07 février 2007

Le bazar bizarre des Beaux-Arts

Le centre Pompidou vient de fêter ses 30 ans.
Ce musée s'inscrit-il comme la manifestation d'une sincère volonté novatrice ou plus prosaïquement celle d'une certaine « branchitude » politique ?
Le président Pompidou n'était pas vraiment ce qu'on peut appeler un m'as-tu-vu avide de gloriole, il faut donc lui rendre cette justice : il crut probablement bien faire en tentant hardiment de réaffirmer la prééminence malmenée de Paris en tant que capitale artistique.
Il y réussit au premier abord si l'on s'en tient à la fréquentation de cette nouvelle Mecque des arts. Deux cents millions de visiteurs en trois décennies, on ne peut pas dire qu'il s'agisse d'un caprice réservé à quelques snobs.
Est-ce encore de l'art pour autant ?
Cette notion est si galvaudée de nos jours qu'il s'avère difficile de se prononcer. A l'évidence, le pouvoir d'attraction des manifestations dites artistiques relève davantage de la curiosité que de la quête spirituelle.
Le musée accueille en ce moment une exposition consacrée à Tintin. Même s'il on s'avoue sensible au charme dégagé par les bandes dessinées d'Hergé, il semble tout de même difficile d'y voir l'expression de l'indicible.
J'entendais il y a quelques jours Dominique de Villepin s'extasier devant les monumentales tâches noires de monsieur Soulages. Il voyait derrières ces griffures obscures, la lumière « éclater » et vantait dans le style pompier qu'on lui connaît, la sublime beauté de ces contrastes assez répétitifs.
D'autres se confondent en extase au sujet du bleu monochrome dont Yves Klein barbouillait avec jubilation tout ce qui lui tombait sous la main. Ou bien devant les géniales roues de bicyclettes de Duchamp, ses urinoirs rebaptisés « fontaines », ou encore les « installations » bancales, de feutre de métal et de graisse conçues par Joseph Beuys.
Les exemples foisonnent de ces machins sans âme, où le procédé l'emporte sur l'inspiration. Remarquez comme chaque artiste paraît de nos jours avant tout animé du désir de s'originaliser, de trouver sa marque de fabrique qui sera ensuite déclinée de manière pléonastique.
L'empreinte de la civilisation industrielle et du matérialisme de la société occidentale a bon dos.
Il n'y a dans tout cela guère d'émotion, et rien ne porte vraiment à l'élévation comme le chantait Baudelaire.
Du bâtiment, qui fit tant couler d'encre, que penser ?
Avec le recul, l'oeuvre des architectes Piano et Rogers n'est ni belle ni laide, ou bien les deux à la fois, selon l'angle sous lequel on la regarde. Assez ordinaire pour tout dire.
Elle emprunte ses matériaux, sa conception aux techniques industrielles. On l'appela d'ailleurs par dérision la "raffinerie", "l'usine à gaz", "Notre Dame des tuyaux"...
Après 30 ans, l'impression reste la même, mitigée.
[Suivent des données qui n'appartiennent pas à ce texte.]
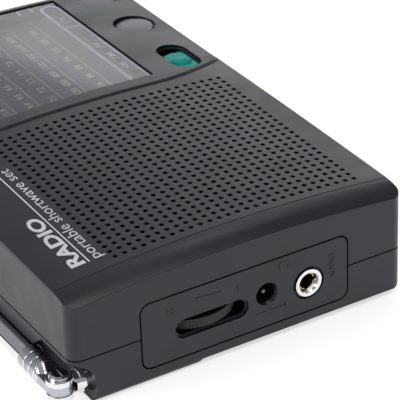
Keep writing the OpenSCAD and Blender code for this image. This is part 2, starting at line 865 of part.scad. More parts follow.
module speaker_cone() {
    color("#2a2825") translate([grille_x, grille_y, 0]) rotate_extrude($fn = fine)
        polygon([[21.2, speaker_z1 - 0.1], [21.2, speaker_z1 - 0.4], [6, 20.4], [4.4, 20.4], [0, 21.2],
                 [0, 21.6], [4.6, 20.8], [6, 20.8]]);
}

module speaker_magnet() {
    color("#4a4a4c") translate([grille_x, grille_y, 0]) union() {
        cylinder_between(magnet_r, magnet_z0 + 0.8, magnet_z1);
        cylinder_between(magnet_r - 1, magnet_z0, magnet_z0 + 0.8);
    }
}

module speaker_felt() {
    color("#1a1a1b") post(grille_x, grille_y, speaker_r, speaker_z1, speaker_z1 + 0.35);
}

// ---- battery bay ----

module battery_cells() {
    color("#c08a2b") for (s = [-1, 0]) {
        x0 = s * (cell_l + 1.2) + 0.8;
        rod_x(cell_y, cell_z, cell_r - 0.05, x0, x0 + cell_l - 1.2);
        rod_x(cell_y, cell_z, 2.7, x0 + cell_l - 1.3, x0 + cell_l);
    }
}

module battery_springs() {
    turns = 3;
    color(steel) union() {
        for (k = [0 : turns - 1]) translate([-tub_x + 0.75 + k * 0.35, cell_y, cell_z]) rotate([0, 90, 0])
            rotate_extrude($fn = round_fn) translate([4.4 - k * 0.8, 0]) circle(r = 0.3, $fn = 16);
        rod_x(cell_y, cell_z, 4.8, -tub_x, -tub_x + 0.5);
        // wire that leads from turn to turn
        block(-tub_x + 0.4, -tub_x + 1.6, cell_y - 0.25, cell_y + 0.25, cell_z + 2.7, cell_z + 4.5);
    }
}

module battery_contacts() {
    color(steel) union() {
        block(tub_x - 0.5, tub_x, cell_y - 5, cell_y + 5, cell_z - 5, cell_z + 5);
        rod_x(cell_y, cell_z, 1.8, tub_x - 1.3, tub_x - 0.4);
    }
}

// The door: a stretch of the back and of the bottom edge, with a tongue along each short side
module door_shape(gap) {
    block(-door_x - gap, door_x + gap, -cab_h / 2 - 1, door_y1 + gap, -1, door_z1 + gap);
    block(-door_x - 1.2 - gap, door_x + 1.2 + gap, -cab_h / 2 - 1, door_y1 - 2 + gap,
          door_z1 - 0.7 - gap, door_z1 + gap);
}

module battery_door() {
    color(abs_black) difference() {
        intersection() {
            rear_solid();
            door_shape(0);
        }
        // grip ribs
        for (k = [0 : 4]) block(-8, 8, -35 + k * 1.6, -34.3 + k * 1.6, 0, land_h + 0.35);
    }
}

// ---- fasteners and stand ----

module case_screws() {
    color(steel) for (p = screw_posts) {
        difference() {
            post(p[0], p[1], 1.8, land_h + 0.6, land_h + 1.85);
            block(p[0] - 1.2, p[0] + 1.2, p[1] - 0.2, p[1] + 0.2, 0, land_h + 1.1);
            block(p[0] - 0.2, p[0] + 0.2, p[1] - 1.2, p[1] + 1.2, 0, land_h + 1.1);
        }
        post(p[0], p[1], 0.8, land_h + 1.8, seam_z + 6);
    }
}

module kickstand() {
    color(abs_black) difference() {
        union() {
            block(-stand_w / 2, stand_w / 2, stand_y0, stand_axis_y, 0.35, 1.85);
            rod_x(stand_axis_y, stand_axis_z, 0.8, -stand_w / 2, stand_w / 2);
            rod_x(stand_axis_y, stand_axis_z, stand_pin_r, -stand_w / 2 - 1.5, stand_w / 2 + 1.5);
        }
        // window round the rest pad
        block(-12, 12, -6, 24, -1, 3);
    }
}

// ---- whip antenna ----

module antenna_base() {
    color(steel) difference() {
        union() {
            rod_y(pivot_x, whip_z, stud_r, 25, collar_y + 0.2);
            rod_y(pivot_x, whip_z, 2.5, collar_y, collar_y + 1);
            rod_y(pivot_x, whip_z, 2.15, collar_y + 0.9, whip_y - 2.3);
            post(pivot_x, whip_y, 2.6, whip_z - 2.15, whip_z + 2.15);
        }
        // slot for the tongue, open all round except at the neck
        block(pivot_x - 4, pivot_x + 4, whip_y - 2.75, whip_y + 4, whip_z - tongue_t / 2 - 0.05,
              whip_z + tongue_t / 2 + 0.05);
        post(pivot_x, whip_y, 1.05, -1, 10);
        // groove for the clip
        rotate_groove(26.2, 27);
    }
}

// Ring groove in the stud
module rotate_groove(y0, y1) {
    difference() {
        rod_y(pivot_x, whip_z, 3, y0, y1);
        rod_y(pivot_x, whip_z, 1.2, y0 - 1, y1 + 1);
    }
}

module antenna_clip() {
    color(steel) difference() {
        rod_y(pivot_x, whip_z, 2.7, 26.3, 26.9);
        rod_y(pivot_x, whip_z, 1.25, 26, 28);
        block(pivot_x - 0.9, pivot_x + 0.9, 26, 28, whip_z, whip_z + 4);
    }
}

module antenna_pivot_screw() {
    color(steel) difference() {
        union() {
            post(pivot_x, whip_y, 1.5, whip_z + 2.15, whip_z + 2.95);
            post(pivot_x, whip_y, 1, whip_z - 2.4, whip_z + 2.2);
        }
        block(pivot_x - 1.2, pivot_x + 1.2, whip_y - 0.2, whip_y + 0.2, whip_z + 2.55, whip_z + 4);
    }
}

module antenna_knuckle() {
    r = whip_r + 0.05;
    color(steel) difference() {
        union() {
            rod_x(whip_y, whip_z, r, left_x + 9.5, tube_x0);
            rod_x(whip_y, whip_z, whip_r - whip_wall - 0.02, left_x + 10, tube_x0 + 4);
            intersection() {
                union() {
                    post(pivot_x, whip_y, 2.4, whip_z - tongue_t / 2, whip_z + tongue_t / 2);
                    block(pivot_x, left_x + 9.6, whip_y - 2.4, whip_y + 2.4, 0, 8);
                }
                block(pivot_x - 4, left_x + 9.6, whip_y - 3, whip_y + 3, whip_z - tongue_t / 2,
                      whip_z + tongue_t / 2);
            }
        }
        post(pivot_x, whip_y, 1.05, 0, 8);
        for (x = [left_x + 11.4, left_x + 13.6]) difference() {
            rod_x(whip_y, whip_z, r + 1, x, x + 0.4);
            rod_x(whip_y, whip_z, r - 0.25, x - 1, x + 1);
        }
    }
}

// One tube of the whip; k counts from the outermost, 0
module whip_tube(k) {
    r = whip_r - k * whip_step;
    x0 = tube_x0 + (k == 0 ? 0 : 4.2 + k * 0.6);
    x1 = tube_x0 + whip_len + k * 0.9;
    color(steel) difference() {
        rod_x(whip_y, whip_z, r, x0, x1);
        rod_x(whip_y, whip_z, r - whip_wall, x0 - 1, x1 + 1);
    }
}

module antenna_tube_1() { whip_tube(0); }

module antenna_tube_2() { whip_tube(1); }

module antenna_tube_3() { whip_tube(2); }

module antenna_tube_4() { whip_tube(3); }

module antenna_tube_5() { whip_tube(4); }

module antenna_rod() {
    x1 = tube_x0 + whip_len + 5 * 0.9;
    color(steel) union() {
        rod_x(whip_y, whip_z, whip_r - 5 * whip_step, tube_x0 + 8, x1 + 0.5);
        rod_x(whip_y, whip_z, 1.9, x1 - 0.2, x1 + 0.6);
        rod_x(whip_y, whip_z, 2.3, x1 + 0.5, x1 + 3);
        translate([x1 + 3, whip_y, whip_z]) rotate([0, 90, 0])
            cylinder(r1 = 2.3, r2 = 1.7, h = 0.8, $fn = round_fn);
    }
}

front_cabinet();
speaker_grille();
rear_cabinet();
jack_panel();
dial_window();
dial_plate();
dial_pointer();
dial_cord();
dial_drum();
drum_screw();
tuning_wheel();
tuning_pin();
tuning_capacitor();
volume_wheel();
volume_screw();
volume_pot();
power_slider();
power_switch();
power_lever();
band_knob();
band_switch();
band_lever();
button_cap_1();
button_cap_2();
tact_plunger_1();
tact_plunger_2();
tact_switches();
switch_board();
earphone_socket();
earphone_ring();
earphone_contacts();
dc_socket();
dc_pin();
main_board();
board_screws();
integrated_circuits();
coil_cans();
electrolytic_capacitors();
ferrite_rod();
ferrite_coils();
speaker_frame();
speaker_cone();
speaker_magnet();
speaker_felt();
battery_cells();
battery_springs();
battery_contacts();
battery_door();
kickstand();
case_screws();
antenna_base();
antenna_clip();
antenna_pivot_screw();
antenna_knuckle();
antenna_tube_1();
antenna_tube_2();
antenna_tube_3();
antenna_tube_4();
antenna_tube_5();
antenna_rod();
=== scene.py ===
import json
import math

import bmesh
import bpy
from mathutils import Matrix, Vector


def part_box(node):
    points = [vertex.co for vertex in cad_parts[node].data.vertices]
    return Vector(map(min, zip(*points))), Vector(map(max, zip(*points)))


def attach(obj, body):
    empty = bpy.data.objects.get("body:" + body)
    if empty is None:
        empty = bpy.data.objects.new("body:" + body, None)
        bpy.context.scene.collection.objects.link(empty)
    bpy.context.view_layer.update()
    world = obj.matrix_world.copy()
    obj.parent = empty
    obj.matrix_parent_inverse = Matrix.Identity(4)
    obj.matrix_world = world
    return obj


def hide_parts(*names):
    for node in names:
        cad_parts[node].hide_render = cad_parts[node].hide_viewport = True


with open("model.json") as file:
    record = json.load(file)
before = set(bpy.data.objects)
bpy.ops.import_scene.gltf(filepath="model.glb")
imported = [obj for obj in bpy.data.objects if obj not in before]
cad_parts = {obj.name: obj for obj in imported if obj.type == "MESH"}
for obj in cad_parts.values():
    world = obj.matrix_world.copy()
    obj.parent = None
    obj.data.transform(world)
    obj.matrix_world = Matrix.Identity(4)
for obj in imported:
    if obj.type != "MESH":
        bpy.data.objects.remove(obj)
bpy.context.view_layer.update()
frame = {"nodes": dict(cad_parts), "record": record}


MM = 0.001
LEFT, RIGHT = -0.059, 0.059
TOP_Y = 0.0375
STEP_X = 0.0045
FACE_Z = 0.0266
DOME_R = 0.342
TILT = math.tan(math.radians(1.25))
DIAL_DROP = 0.0007
WINDOW_SUNK = 0.00045
PRINT_LIFT = 0.00002
PLATE_LIFT = 0.00003
PLATE_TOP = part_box("dial_plate")[1].z


def face_z(x, y):
    """Height of the domed face."""
    drop = DIAL_DROP if x > STEP_X else (STEP_X - x) * TILT
    return FACE_Z - drop - y * y / (2 * DOME_R)


# ---- material graphs ----

def add(tree, kind, inputs=None, **props):
    node = tree.nodes.new("ShaderNode" + kind)
    for key, value in props.items():
        setattr(node, key, value)
    for key, value in (inputs or {}).items():
        socket = node.inputs[key]
        if isinstance(value, bpy.types.NodeSocket):
            tree.links.new(value, socket)
        else:
            socket.default_value = value
    return node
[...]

L'audace paraît bien tiède quand on la compare au musée Guggenheim de Bilbao. Quant au rayonnement, il n'éclipse pas celui du MOMA.
Donc Pompidou et l'Etat tentaculaire, omniscient n'ont ni bien ni mal fait. La révolution promise a fait long feu et Beaubourg apparaît avant tout comme une sorte de bazar culturel bigarré, bien achalandé mais sonnant le creux, comme sa tuyauterie.


1 commentaire:

Anonyme a dit…

Good words.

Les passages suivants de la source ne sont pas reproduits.